Ringfort (Rath), Shanavoher, Co. Cork
Co. Cork |
Ringforts
On a south-facing slope in Shanavoher, a modest circle of raised earth sits quietly in the middle of a working pasture.
What makes it worth a second look is the engineering logic buried in its construction: because the hillside drops away beneath it, the interior floor was built up by as much as 1.1 metres on the southern side to create a level living surface, a detail that speaks to the practical intelligence of whoever shaped this ground, probably somewhere in the early medieval period.

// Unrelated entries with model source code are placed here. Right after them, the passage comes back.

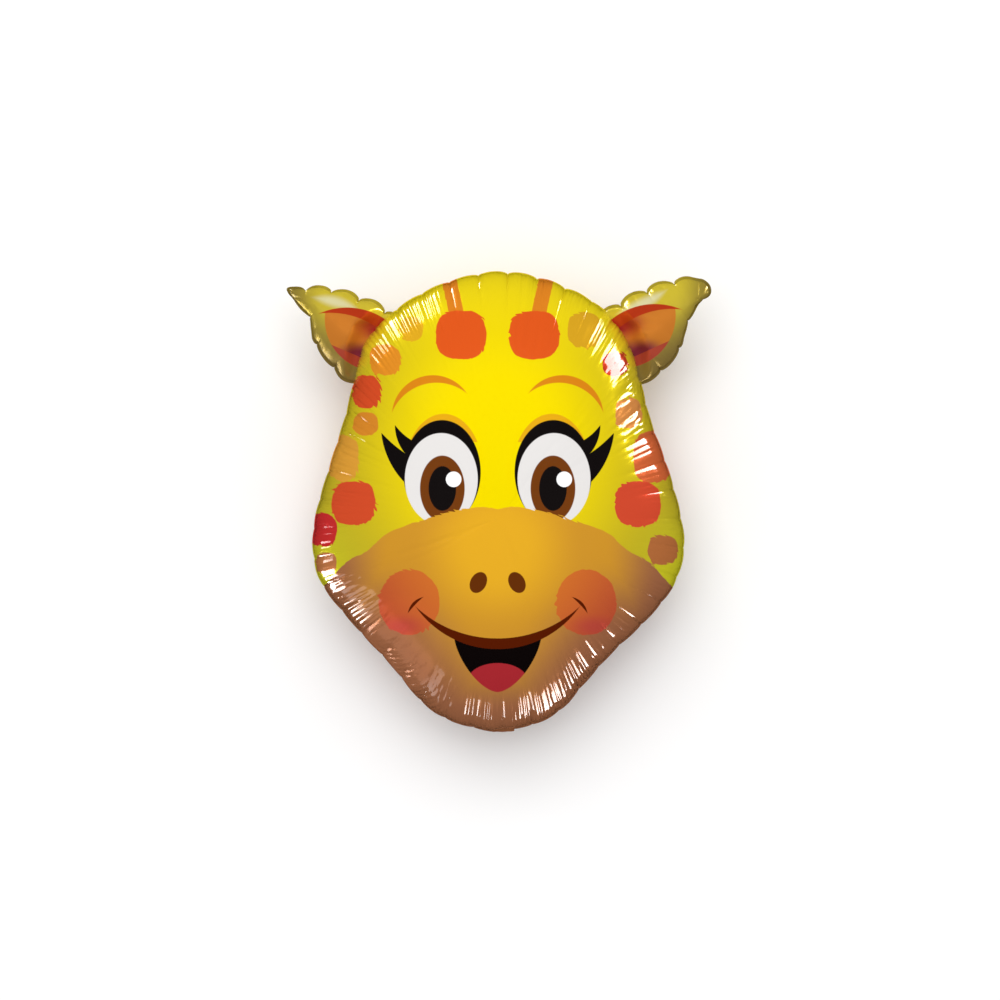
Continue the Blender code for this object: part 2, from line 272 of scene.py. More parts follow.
class Lobe:
    """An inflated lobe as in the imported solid, finely ringed and with the film's creases."""

    def __init__(self, outline, notch_start, pitch, thickness, pucker, rings, seed, margin, profile):
        curve = closed_curve(outline)
        self.length = curve_length(curve)
        self.scallops = round(self.length / pitch)
        self.columns = self.scallops * COLUMNS_PER_SCALLOP
        self.edge = evenly_spaced(curve, self.columns, notch_start)
        self.rim_place = np.arange(self.columns) * self.length / self.columns
        self.half_thickness = thickness / 2
        self.margin = margin
        self.profile = profile
        self.pucker = pucker
        self.rings = rings
        self.random = np.random.default_rng(seed)
        wave = np.abs(np.sin(np.pi * np.arange(self.columns) / COLUMNS_PER_SCALLOP))
        self.notch = 1.0 - np.sqrt(wave)
        depths = self.random.uniform(*PUCKER_SHARES, self.scallops)
        nearest = np.round(np.arange(self.columns) / COLUMNS_PER_SCALLOP).astype(int) % self.scallops
        self.pinch = (1.0 - wave**PUCKER_SHARPNESS) * depths[nearest]
        self.axis_points = self.axis(self.edge)

    def border_point(self, margin):
        """The film's edge for a border of this width, drawn in between the scallops."""
        inset = margin + self.scallop(self.edge) * self.notch
        return self.edge + unit(self.axis_points - self.edge) * inset[:, None]

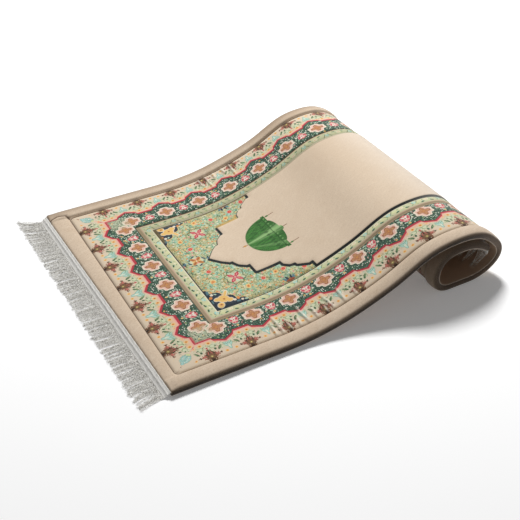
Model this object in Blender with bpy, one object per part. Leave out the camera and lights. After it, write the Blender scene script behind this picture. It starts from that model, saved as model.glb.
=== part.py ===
"""A padded velvet prayer rug, lying flat at its fringed end, rising in a wave
and rolled under at the other end, face outward.

Metres, +Z up.  The rug's length runs along X with the fringed end at -X,
its width runs along Y.  Flat places on the cloth are given as (u, y):
u is the distance along the cloth from the fringed end, y is across it.
"""
import math

import bpy
import numpy as np
from mathutils import Vector
from mathutils.geometry import delaunay_2d_cdt

# ---- the cloth -----------------------------------------------------------
HALF_WIDTH = 0.350          # from the middle to the widest point of the side
CLOTH_START = 0.0075        # where the cloth begins at the fringed end
END_SKEW = 0.0285           # the ends run a little askew, metres per metre
SIDE_SKEW = 0.0359          # the near side lifts a little before the far side
FAR_DROOP = 0.0060          # the far side hangs this much over the crest
DROOP_WIDTH = 0.100
FOLD_LINE = HALF_WIDTH - DROOP_WIDTH
BACKING = 0.0012            # woven backing
BACKING_GAP = 0.0003        # between backing and pad
UNDER_PAD = BACKING + BACKING_GAP
PAD_TOP = 0.012             # top of the pad above the underside, at a seam

# ---- the wave and the roll ----------------------------------------------
# run: length along the cloth; turn: degrees, up is positive
RUNS = (
    (0.2517, 0.0),          # flat on the floor
    (0.1156, 7.5),
    (0.0984, 10.0),
    (0.0914, 6.5),
    (0.0704, 6.0),          # steepest part of the slope
    (0.0332, -5.5),
    (0.0432, -14.0),
    (0.0694, -18.0),        # crest
    (0.0566, -33.0),
    (0.0436, -24.5),
    (0.02217, -53.0),       # right side of the roll
    (0.0304, -33.5),
    (0.0284, -16.0),
    (0.0236, -12.5),
    (0.0496, 0.0),          # flat spot of the roll on the floor
    (0.0183, -21.5),
    (0.0237, -46.0),
    (0.0406, -49.5),        # left side of the roll
    (0.0313, -46.5),
    (0.0281, -14.5),
    (0.0780, -39.5),        # inner layer, under the crest
)
CLOTH_END = sum(run for run, turn in RUNS)

# ---- quilting, seen flat -------------------------------------------------
SEAM_SIDE = 0.310           # outer seam, from the middle
SEAM_START = 0.045          # outer seam at the fringed end
SEAM_END = CLOTH_END - 0.036
SEAM_CORNER = 0.010         # its corner radius
STRETCH = 1.165             # the design is this much longer along the rug
STRIP_INSET = 0.110         # outer seam to the narrow strip
STRIP_WIDTH = 0.0286
PANEL_MIDDLE = -0.0045      # the strip and all inside it lie a little to the near side
SIDE_ROLL = 0.0070          # heights above a seam
END_BAND = 0.0028
BORDER_PUFF = 0.0025
STRIP_PUFF = 0.0036
SPANDREL_PUFF = 0.0024
FIELD_PUFF = 0.0050
SEAM_DEPTH = 0.0015
FIELD_MIDDLE = -0.004
# half outline of the arched field: distance along the cloth, half width
ARCH = (
    (0.2720, 0.0000),
    (0.2920, 0.0240),
    (0.3080, 0.0375),
    (0.3145, 0.0375),
    (0.3160, 0.0435),
    (0.3220, 0.0555),
    (0.3370, 0.0675),
    (0.3445, 0.0675),
    (0.3445, 0.0990),
    (0.4070, 0.1015),
    (0.4080, 0.1140),
    (0.4195, 0.1265),
    (0.4320, 0.1290),
    (0.4330, 0.1365),
    (0.4570, 0.1525),
    (0.4670, 0.1515),
    (0.4670, 0.1670),
)
ARCH_FOOT = 0.0040          # foot of the raised field, outside its outline
# puckers where the border is pinched along the foot of the slope
NEAR_PUCKERS = (0.294, 0.318, 0.342, 0.361, 0.383, 0.404, 0.426, 0.452)
FAR_PUCKERS = (0.391, 0.419, 0.444, 0.467)
PUCKER_HEIGHT = 0.0014
PUCKER_WIDTH = 0.0050
# seam round the end of the front band, at the far corner
BAND_SEAM = ((0.0450, 0.3080), (0.0400, 0.3210), (0.0250, 0.3270), (0.0120, 0.3230), (0.0075, 0.3180))

# ---- fringes -------------------------------------------------------------
FRONT_LOCKS = 120
REAR_LOCKS = 80
LOCK_GAP = 0.0015
LOCK_PARTS = (0.34, 0.68, 1.0)  # stations along a lock
TAPE_BATCH = 8              # locks to one width of tape
FRONT_LENGTH = 0.0535
REAR_LENGTH = 0.050
# woven tape of the front fringe: step out from the cloth, top, underside
FRONT_TAPE = (
    (0.0003, 0.0108, 0.0090),
    (0.0045, 0.0088, 0.0070),
    (0.0105, 0.0042, 0.0025),
    (0.0160, 0.0015, 0.0000),
)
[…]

The site is a rath, a type of ringfort defined by earthen rather than stone boundaries, and one of the most common monument types in the Irish landscape. Thousands were built across Ireland, most during the early medieval period roughly between the fifth and twelfth centuries, and they served as enclosed farmsteads for a single family or small household. Here the enclosure measures 25 metres across in both directions, roughly circular, and is defined by two concentric earthen banks with a fosse, a defensive ditch, running between them. The inner bank survives to an internal height of around 0.6 metres, the outer to roughly 0.85 metres. A bivallate ringfort of this kind, with two banks rather than one, would have suggested a household of some local standing, though nothing more specific about its occupants is recorded. The northern stretch of the outer bank has been absorbed into a later field fence, a common fate for earthworks that remained visible and usable across the centuries. To the east, a field boundary runs close along the outside of the second bank, suggesting the fort's outline has quietly shaped the pattern of the farmland around it for a very long time.
The entrance survives on the south side, where the top of the bank drops to meet the interior floor at roughly the same level, leaving a gap of about a metre, just enough to pass through. It is a small but legible detail, and one of the clearest indicators that what looks like a low grassy mound was once an organised, inhabited space.